Wednesday, January 16, 2008

Are you a good listener?

The vast majority of people think they are good listeners. Instead of gratifying your ego with self-indulgent reassurance, take a survey to figure out if you’re a good listener. Find out the true state of your listening skills from objective evidence or those who will be brutally honest with you. Learning to listen is one of the most important skills to develop when negotiating. Before a negotiation, know the specific areas where you want to gather information. Listen attentively during the meeting. Get the most information you can, and you will have a successful negotiation. Check your bad listening habits at the door. Always expect to find something of value from the other person. The rewards of good listening skills are amazing. Stated affirmatively, here are some tips for becoming a good listener: Clear away the clutter in your office. Count to three before responding to a question so that the question (or comment) can sink in. Keep notes. Be sure that you are fully awake and present.
If you experience communication problems during a negotiation, it’s probably because you or the other party wasn’t listening.

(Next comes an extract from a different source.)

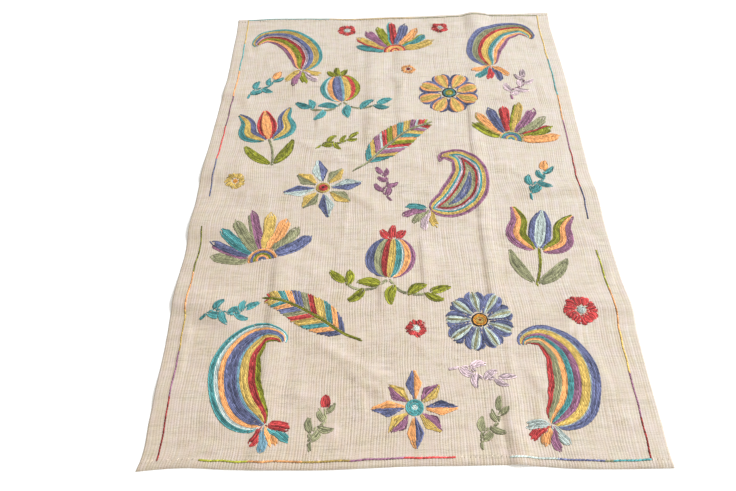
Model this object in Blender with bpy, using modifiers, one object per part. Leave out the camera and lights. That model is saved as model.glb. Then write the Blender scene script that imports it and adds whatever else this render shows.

Part of the listening process involves interaction between the two parties. Don’t be afraid to ask questions as you gather your information. When you ask questions, you refine the information you have received from the other party. Questions are a real power tool.
If you don’t get the information you want to receive, ask a follow-up question. And never, ever interrupt someone who is trying to answer a question you have asked.
Whatever you do, don’t accept any substitutes for the information you are seeking. Some folks will try to dodge a question or make a strong general statement instead of answering your specific question. If someone responds to your question without answering it, ask it a little differently. But don’t let them off the hook.